On the evening of November 13, 1969, in Des Moines, Iowa, Agnew delivered a broadside for the ages against journalism. With help from Nixon speechwriter Pat Buchanan, Agnew accused the national press of having set itself against Republicans and, by extension, against middle America in a carefully constructed speech. 

The context was the networks’ reaction to a recent Nixon television address in which he announced his “Vietnamization” plan of turning more of the fighting over to the South Vietnamese army. In Agnew’s view, when the TV analysts reacted coolly to Nixon’s speech, it automatically proved their bias against the President. “It was obvious that their minds were made up in advance,” he insisted. 

The counter-punching Agnew lashed out at the “tiny and closed fraternity of privileged men, elected by no one” who wielded such influence over the news. He charged, “to a man, these commentators and producers live and work in the geographical and intellectual confines of Washington, D.C. or New York City.” But, the Vice President proclaimed, the “views of this fraternity do not represent the views of America.”  

The Des Moines Register’s Richard Wilson characterized the new Republican anti-media strategy as “bold and calculated.” In time, he could have added “effective.” In The Boys on the Bus, Timothy Crouse described the press’s coverage of Nixon in 1972 as “weak, frightened, and demoralized.” In a 1973 Columbia Journalism Review article, Ben Bagdikian analyzed political coverage and concluded that “the Nixon Administration’s three-year war against the news media has succeeded.” He found a “decline in investigation of apparent wrongdoing when it is likely to anger or embarrass the White House.” Of course, enterprising journalists could not be kept down for long.

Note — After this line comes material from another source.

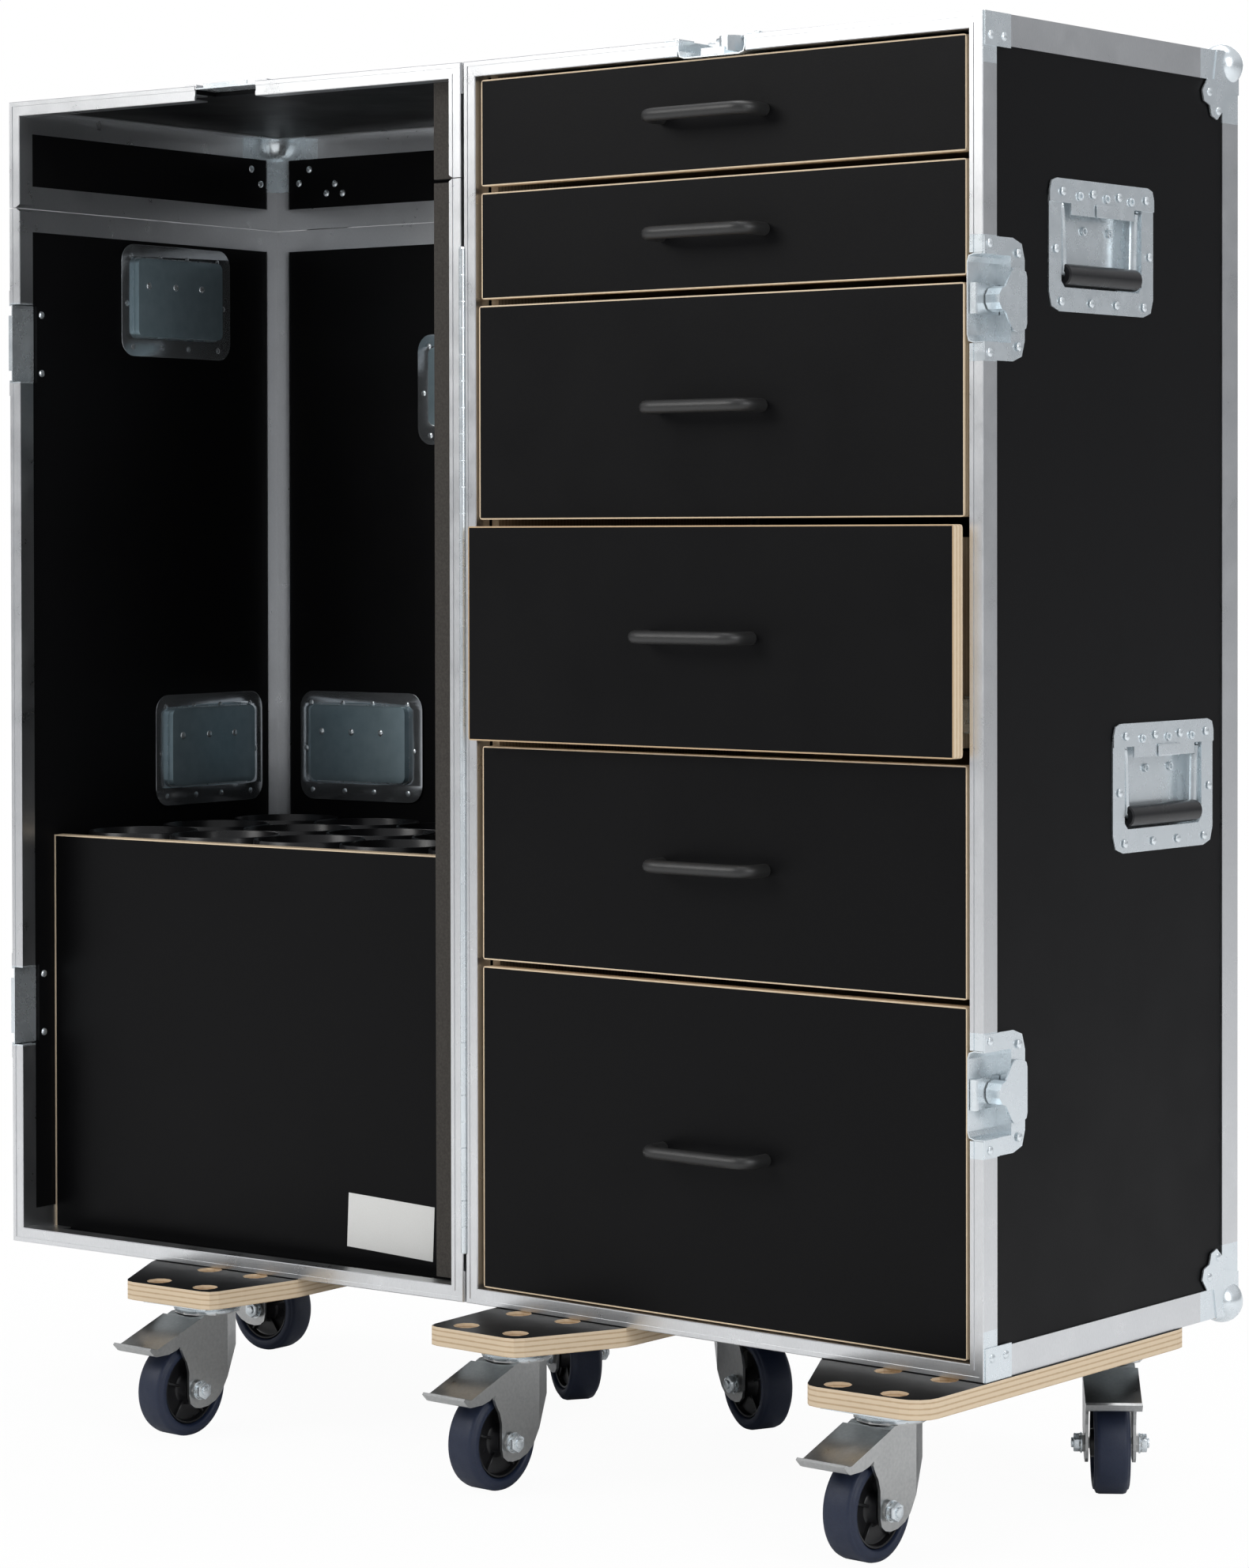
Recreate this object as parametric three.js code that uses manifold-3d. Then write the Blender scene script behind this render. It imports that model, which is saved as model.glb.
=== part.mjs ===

Probing journalists exposed Watergate as well as Agnew’s own downfall. 

In October 1973 Agnew pled no contest to tax evasion stemming from a federal investigation into bribery from his time in Maryland politics. The Wall Street Journal, the Baltimore Sun, and the Washington Post exposed the details of the case to a stunned public. Despite his full-throated denials and accusations of press bias, Agnew quickly resigned as Vice President. 

But examining the reaction to Agnew’s fall shows that the anti-media strategy was successful with at least one group of Americans – the base Republican voters. Despite the overwhelming evidence of his guilt, Agnew’s die-hards remained convinced he was a victim of a liberal media conspiracy. Agnew’s archives at the University of Maryland are packed with loyal messages from across the country. One wrote, “It seems the Press and News Media finally managed to accomplish their purpose. The liberal leftists have won, by your resignation.” Another assured Agnew that “Millions of Americans hav’nt [sic] forgotten that you were the first prominent politician to come along and tell us the facts about our lying and well-orchestrated propagandizing media.”  

As with Trump’s supporters today, belief in the media conspiracy required the denial of inconvenient facts. Of the charges against Agnew, one woman wrote that she and her husband “don’t believe a word that has been said or printed about you.” Another couple proclaimed, “We will never believe you are guilty of the allegations made against you.” Yet another admirer wrote that she had followed Agnew’s troubles in the news, but “I can honestly say, I have not believed a word.” 

Agnew’s fiery speeches were therefore doubly effective: they intimidated the press, at least for a time, and convinced his followers there was a conspiracy to bring him down. It also left behind a useful playbook for future Republican politicians. When cornered, President Trump and Secretary Pompeo stoke conspiracy and deny inconvenient facts. According to CBS’s Lesley Stahl, then Candidate Trump came clean in 2016: “You know why I do it [attack the press]? I do it to discredit you all & demean you all so that when you write negative stories about me no one will believe you." Spiro Agnew could not have said it better himself.